O die entsetzlichen Stunden, die noch nachkamen … das grausame, unentrinnbare Leiden … O die traurigen verstörten Menschen! … die ratlose Bestürzung im Hause, aus dem ein vielgeliebtes Kind sich anschickte, zu scheiden.

Ehe die Sonne im Scheitel stand, war es vorbei, und Elika hatte ein Sterben, hatte das schauerliche Wunder, mit dem ihre Phantasie gespielt vom ersten Erwachen an, sich in seiner ganzen Furchtbarkeit vollziehen gesehen.

Da lag er nun, der junge Held, niedergestreckt von der Hand Gottes, und trug noch den trotzigen Ausdruck im wachsbleichen Gesicht, den sie so sehr geliebt und hinter dem eine unerschöpfliche Güte sich verbarg. Er hatte gelitten und nicht geklagt, nie ein Zeichen des Bedauerns in Anspruch genommen, er hatte das Mitleid verschmäht.

„Mein Franz, mein Franz,“ flüsterte Elika. Die anderen waren gegangen, Vorbereitungen treffen zu all dem Herzzerreißenden, das noch durchgemacht werden mußte. Sie glaubte sich allein mit ihm und sprach zu ihm, als ob er noch lebte, und dankte ihm, als ob er sie hören könnte, für alle seine Nachsicht, Geduld und Liebe … Da plötzlich vernahm sie ein gewaltsam hervorbrechendes Schluchzen und wendete sich. Im Fauteuil neben der Thür saß ihr Vater, den Kopf auf die Brust gesenkt, und weinte. Ihr Vater, in dessen Augen sie nie eine Thräne gesehen hatte, weinte und schluchzte …

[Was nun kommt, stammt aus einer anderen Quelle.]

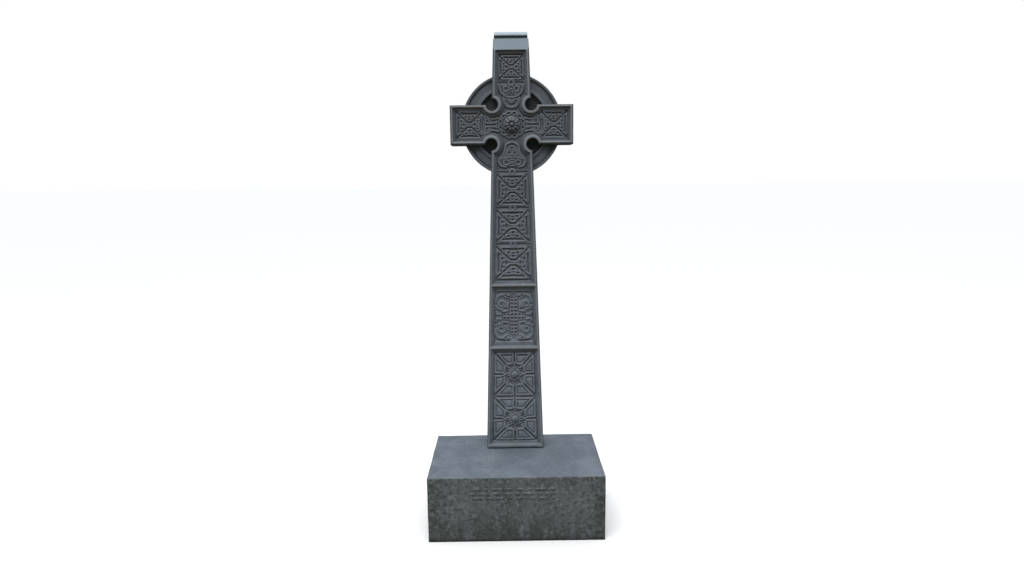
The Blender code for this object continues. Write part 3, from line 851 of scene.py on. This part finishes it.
def sampled(values, x, z):
    """Values of a map at points between its cells."""
    column = np.clip((x - MAP_LEFT) / CELL, 0, MAP_COLUMNS - 1.001)
    row = np.clip(z / CELL, 0, MAP_ROWS - 1.001)
    i, j = row.astype(int), column.astype(int)
    along, across = row - i, column - j
    low = values[i, j] * (1 - across) + values[i, j + 1] * across
    high = values[i + 1, j] * (1 - across) + values[i + 1, j + 1] * across
    return low * (1 - along) + high * along


def armpit(inset, widening, height, first, last):
    """The widened round bite at the right-hand corner of shaft and arm."""
    radius = ARMPIT_RADIUS + widening
    lost = math.asin(inset / radius)
    first += math.copysign(lost, last - first)
    last -= math.copysign(lost, last - first)
    angles = [first + (last - first) * i / ARC_STEPS for i in range(ARC_STEPS + 1)]
    corner = half_width(height)
    return [(corner + radius * math.cos(a), height + radius * math.sin(a)) for a in angles]


def cross_outline(inset, widening, bottom, top):
    """Outline of the cross between two heights, moved in by an inset, with its bites widened."""
    arm_end = ARM_SPAN / 2 - inset
    right = [(half_width(bottom) - inset, bottom)]
    right += armpit(inset, widening, ARM_UNDERSIDE, math.radians(270), 0)
    right += [(arm_end, ARM_UNDERSIDE + inset), (arm_end, ARM_TOP - inset)]
    right += armpit(inset, widening, ARM_TOP, 0, -math.radians(270))
    right += [(half_width(top) - inset, top)]
    return right + mirrored(right)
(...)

Ganz langsam und schüchtern trat sie auf ihn zu und kniete bei ihm nieder. Wie einst als kleines Kind stützte sie die Arme auf sein Knie und wußte wieder nichts anderes zu sagen als: „Armer Papa!“

Er richtete einen trüben, traurigen Blick auf sie. „Willst auch du von mir fortgehen? Hab’ ich lauter treulose Kinder?“ fragte er.

Elika sprang auf und umklammerte seinen Hals: „Nein! Ich will bei dir bleiben und dich lieb haben und dein treues Kind sein.“

Mit einem zitternden Aufschrei streckte er die Arme aus und hob sie auf seinen Schoß, und schloß sie an sein Herz und hielt sie lange an seine Brust gepreßt, und legte sanft seine Hand über ihre brennenden Augen. Die seinen blieben unverwandt auf den Toten geheftet. „Ja, Elika, ja, Kleine,“ sagte er, „wenn sie jetzt da wäre, deine Mutter, und müßte das sehen. Gut für sie, daß sie nicht da ist … gut für sie.“

Aber nicht für ihn; sie wäre ja sein Trost gewesen.

Elika zog seine Hand an ihre Lippen: „Armer Papa“. Jawohl, sie hatten ihn zu einsam dahinleben lassen und ihn zu wenig lieb gehabt, der so vieler Liebe fähig war.